> [Stated task]: Quote each record exactly, please, leaving none out.

> [Data listing]:
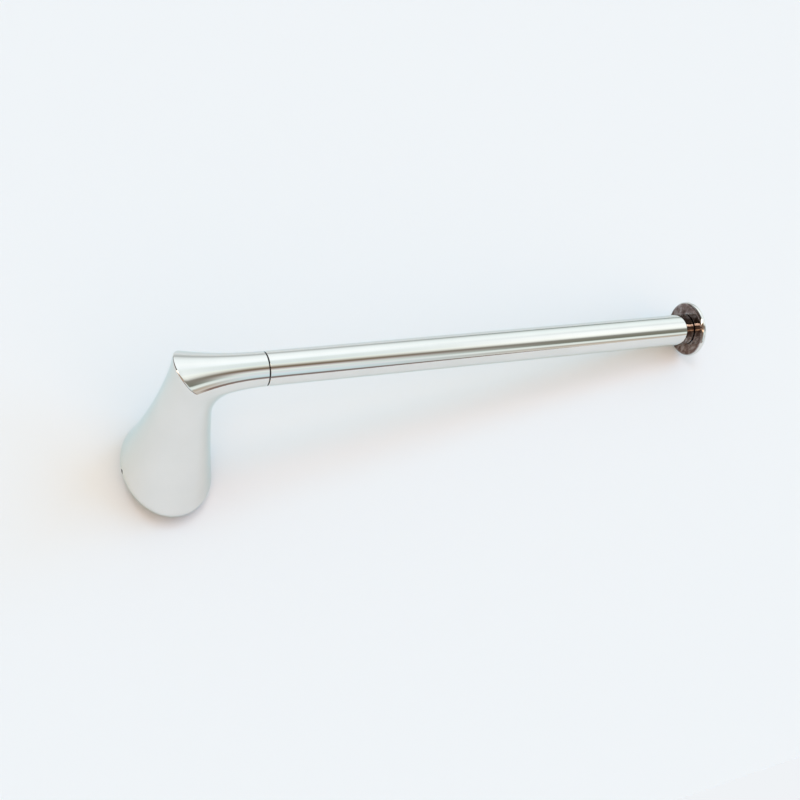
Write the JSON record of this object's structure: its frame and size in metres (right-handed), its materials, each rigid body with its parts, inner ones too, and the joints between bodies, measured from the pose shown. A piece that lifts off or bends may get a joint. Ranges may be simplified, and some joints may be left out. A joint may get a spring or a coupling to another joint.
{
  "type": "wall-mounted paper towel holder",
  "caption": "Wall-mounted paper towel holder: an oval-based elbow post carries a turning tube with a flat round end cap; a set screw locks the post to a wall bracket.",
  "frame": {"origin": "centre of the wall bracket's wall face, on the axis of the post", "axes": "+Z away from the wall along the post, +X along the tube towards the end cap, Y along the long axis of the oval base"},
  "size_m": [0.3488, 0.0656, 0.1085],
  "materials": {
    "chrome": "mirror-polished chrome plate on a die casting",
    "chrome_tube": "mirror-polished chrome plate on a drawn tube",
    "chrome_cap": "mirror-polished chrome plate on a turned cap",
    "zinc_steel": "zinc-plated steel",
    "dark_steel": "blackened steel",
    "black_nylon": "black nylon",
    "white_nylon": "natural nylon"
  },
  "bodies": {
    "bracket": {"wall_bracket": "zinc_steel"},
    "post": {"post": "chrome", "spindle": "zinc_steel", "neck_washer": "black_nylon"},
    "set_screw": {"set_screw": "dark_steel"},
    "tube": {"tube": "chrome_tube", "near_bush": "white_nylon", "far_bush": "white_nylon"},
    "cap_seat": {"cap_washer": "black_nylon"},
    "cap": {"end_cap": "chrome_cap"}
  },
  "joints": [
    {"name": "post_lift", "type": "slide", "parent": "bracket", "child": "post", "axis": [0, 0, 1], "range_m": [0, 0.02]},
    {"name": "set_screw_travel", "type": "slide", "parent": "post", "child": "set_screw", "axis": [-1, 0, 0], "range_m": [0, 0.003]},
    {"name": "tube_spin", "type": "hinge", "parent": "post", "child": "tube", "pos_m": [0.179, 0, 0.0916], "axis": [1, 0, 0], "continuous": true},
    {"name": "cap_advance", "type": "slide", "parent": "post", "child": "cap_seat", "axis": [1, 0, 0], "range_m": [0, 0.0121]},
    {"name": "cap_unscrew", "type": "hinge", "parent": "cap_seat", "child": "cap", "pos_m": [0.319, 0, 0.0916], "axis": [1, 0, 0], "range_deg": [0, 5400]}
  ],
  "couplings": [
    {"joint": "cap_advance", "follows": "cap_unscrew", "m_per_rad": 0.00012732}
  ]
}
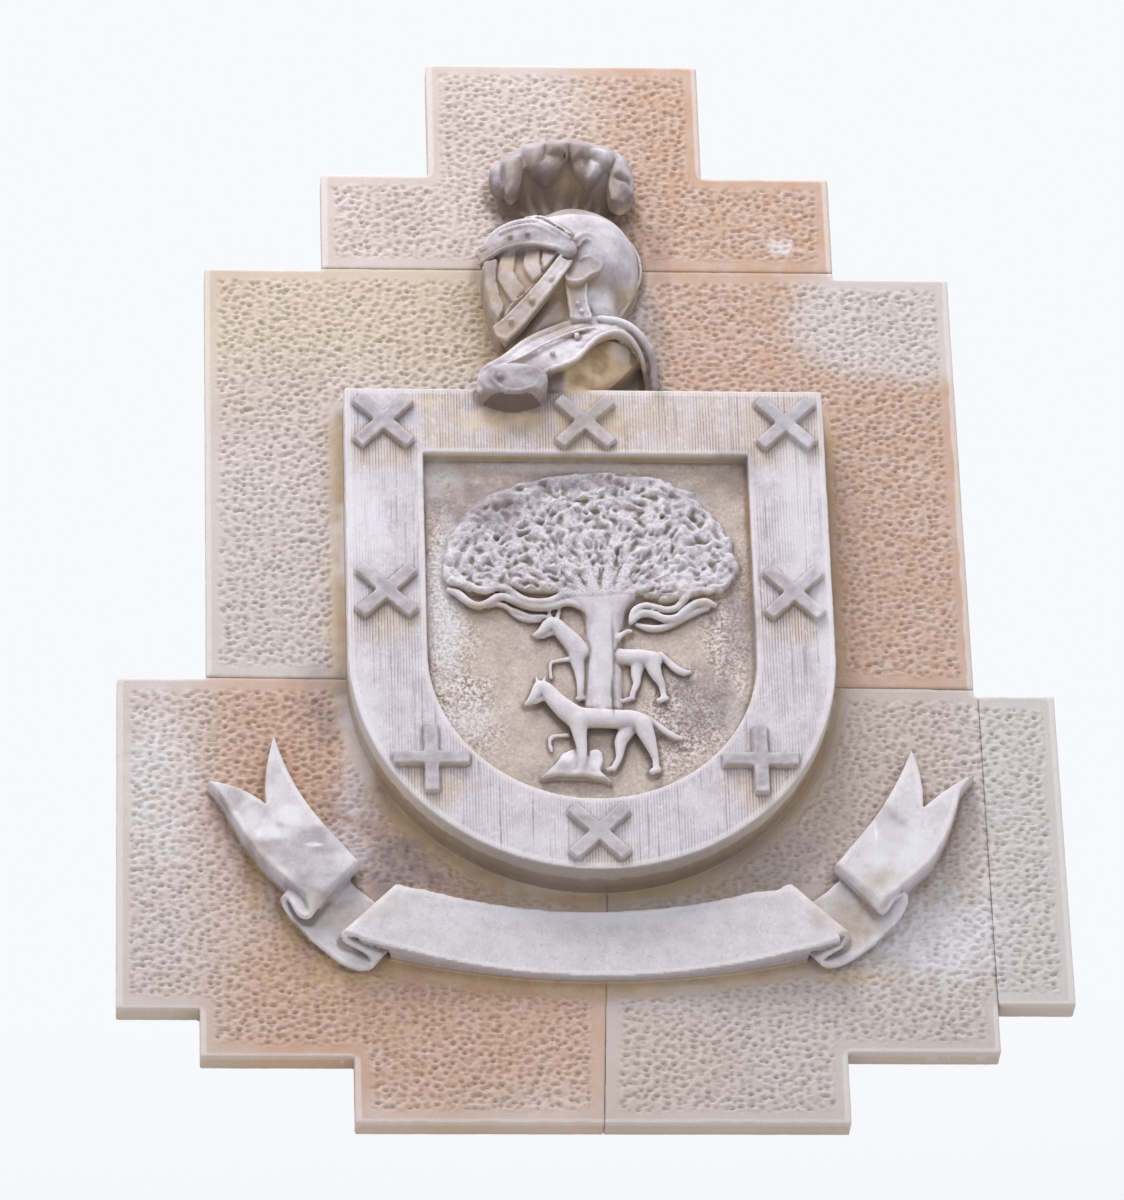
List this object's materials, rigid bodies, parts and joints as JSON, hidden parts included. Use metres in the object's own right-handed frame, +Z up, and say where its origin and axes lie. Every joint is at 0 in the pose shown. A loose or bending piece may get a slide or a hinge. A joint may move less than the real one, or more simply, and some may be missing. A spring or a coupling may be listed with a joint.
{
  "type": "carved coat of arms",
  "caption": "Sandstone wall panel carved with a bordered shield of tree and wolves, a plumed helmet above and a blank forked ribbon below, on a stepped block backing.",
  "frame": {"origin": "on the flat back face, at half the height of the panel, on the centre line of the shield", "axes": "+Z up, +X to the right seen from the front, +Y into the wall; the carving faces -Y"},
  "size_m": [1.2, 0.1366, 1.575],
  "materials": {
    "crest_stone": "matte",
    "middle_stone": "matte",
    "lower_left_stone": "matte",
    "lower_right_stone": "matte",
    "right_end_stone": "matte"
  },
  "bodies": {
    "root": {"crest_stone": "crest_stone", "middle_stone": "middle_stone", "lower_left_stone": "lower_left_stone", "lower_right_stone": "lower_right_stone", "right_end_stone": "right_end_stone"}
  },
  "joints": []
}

> [Answer for the task]:
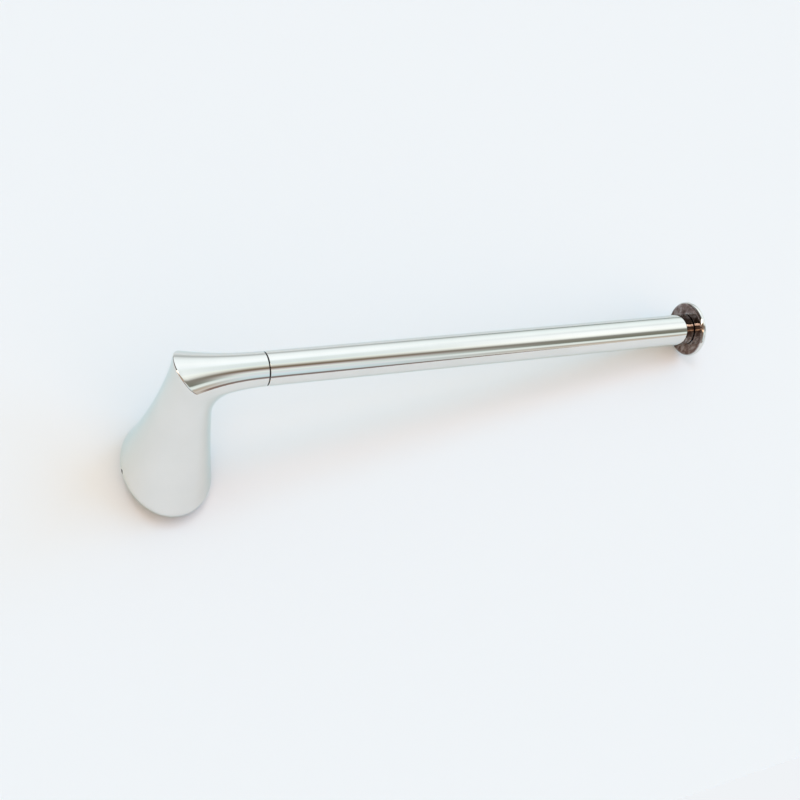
Write the JSON record of this object's structure: its frame and size in metres (right-handed), its materials, each rigid body with its parts, inner ones too, and the joints between bodies, measured from the pose shown. A piece that lifts off or bends may get a joint. Ranges may be simplified, and some joints may be left out. A joint may get a spring or a coupling to another joint.
{
  "type": "wall-mounted paper towel holder",
  "caption": "Wall-mounted paper towel holder: an oval-based elbow post carries a turning tube with a flat round end cap; a set screw locks the post to a wall bracket.",
  "frame": {"origin": "centre of the wall bracket's wall face, on the axis of the post", "axes": "+Z away from the wall along the post, +X along the tube towards the end cap, Y along the long axis of the oval base"},
  "size_m": [0.3488, 0.0656, 0.1085],
  "materials": {
    "chrome": "mirror-polished chrome plate on a die casting",
    "chrome_tube": "mirror-polished chrome plate on a drawn tube",
    "chrome_cap": "mirror-polished chrome plate on a turned cap",
    "zinc_steel": "zinc-plated steel",
    "dark_steel": "blackened steel",
    "black_nylon": "black nylon",
    "white_nylon": "natural nylon"
  },
  "bodies": {
    "bracket": {"wall_bracket": "zinc_steel"},
    "post": {"post": "chrome", "spindle": "zinc_steel", "neck_washer": "black_nylon"},
    "set_screw": {"set_screw": "dark_steel"},
    "tube": {"tube": "chrome_tube", "near_bush": "white_nylon", "far_bush": "white_nylon"},
    "cap_seat": {"cap_washer": "black_nylon"},
    "cap": {"end_cap": "chrome_cap"}
  },
  "joints": [
    {"name": "post_lift", "type": "slide", "parent": "bracket", "child": "post", "axis": [0, 0, 1], "range_m": [0, 0.02]},
    {"name": "set_screw_travel", "type": "slide", "parent": "post", "child": "set_screw", "axis": [-1, 0, 0], "range_m": [0, 0.003]},
    {"name": "tube_spin", "type": "hinge", "parent": "post", "child": "tube", "pos_m": [0.179, 0, 0.0916], "axis": [1, 0, 0], "continuous": true},
    {"name": "cap_advance", "type": "slide", "parent": "post", "child": "cap_seat", "axis": [1, 0, 0], "range_m": [0, 0.0121]},
    {"name": "cap_unscrew", "type": "hinge", "parent": "cap_seat", "child": "cap", "pos_m": [0.319, 0, 0.0916], "axis": [1, 0, 0], "range_deg": [0, 5400]}
  ],
  "couplings": [
    {"joint": "cap_advance", "follows": "cap_unscrew", "m_per_rad": 0.00012732}
  ]
}
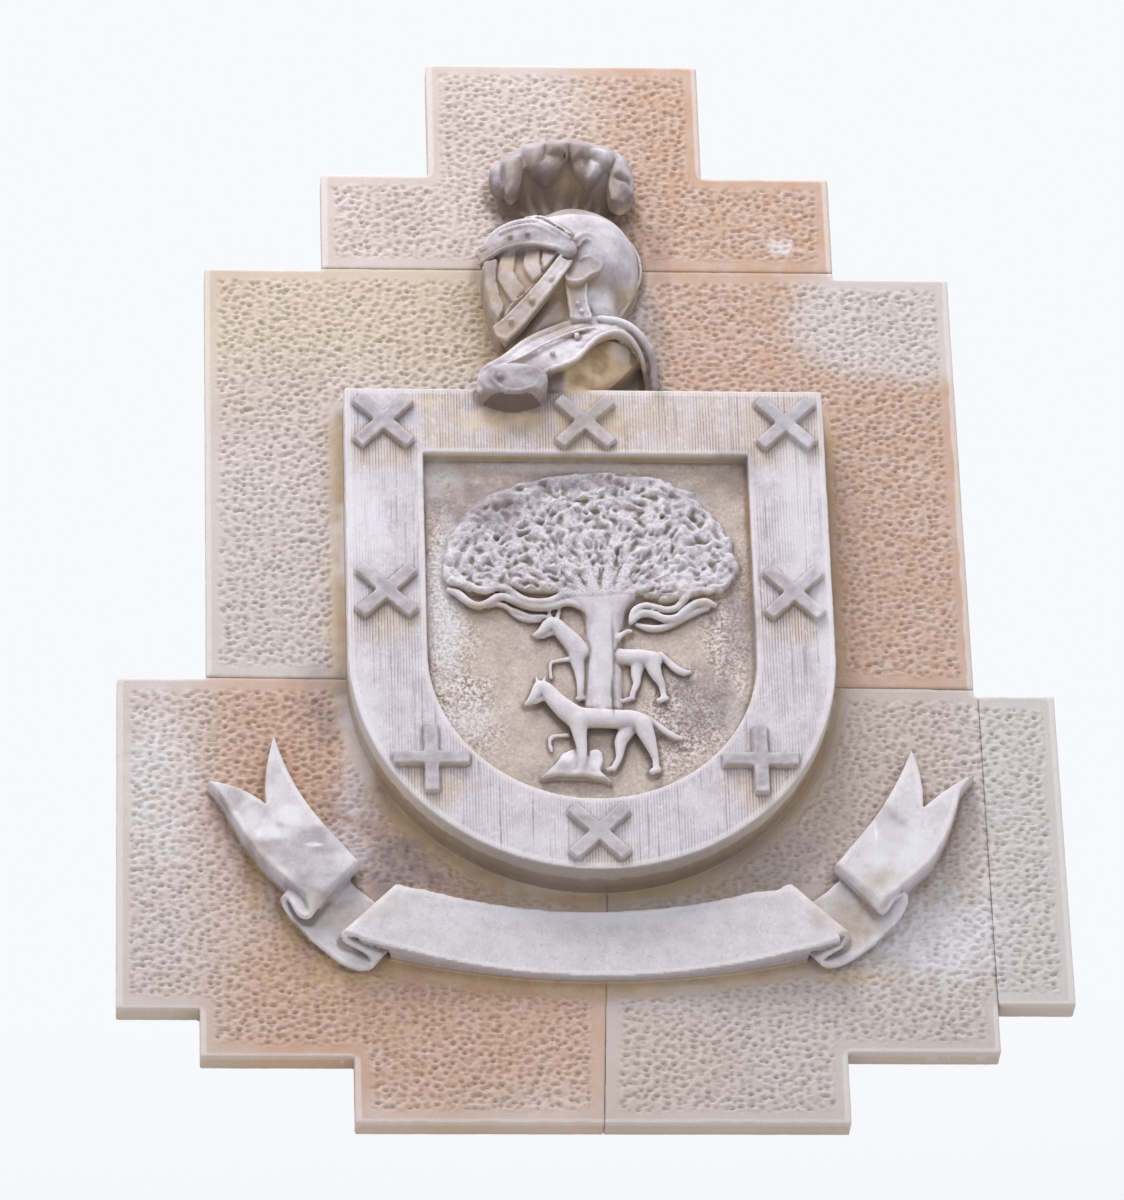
List this object's materials, rigid bodies, parts and joints as JSON, hidden parts included. Use metres in the object's own right-handed frame, +Z up, and say where its origin and axes lie. Every joint is at 0 in the pose shown. A loose or bending piece may get a slide or a hinge. A joint may move less than the real one, or more simply, and some may be missing. A spring or a coupling may be listed with a joint.
{
  "type": "carved coat of arms",
  "caption": "Sandstone wall panel carved with a bordered shield of tree and wolves, a plumed helmet above and a blank forked ribbon below, on a stepped block backing.",
  "frame": {"origin": "on the flat back face, at half the height of the panel, on the centre line of the shield", "axes": "+Z up, +X to the right seen from the front, +Y into the wall; the carving faces -Y"},
  "size_m": [1.2, 0.1366, 1.575],
  "materials": {
    "crest_stone": "matte",
    "middle_stone": "matte",
    "lower_left_stone": "matte",
    "lower_right_stone": "matte",
    "right_end_stone": "matte"
  },
  "bodies": {
    "root": {"crest_stone": "crest_stone", "middle_stone": "middle_stone", "lower_left_stone": "lower_left_stone", "lower_right_stone": "lower_right_stone", "right_end_stone": "right_end_stone"}
  },
  "joints": []
}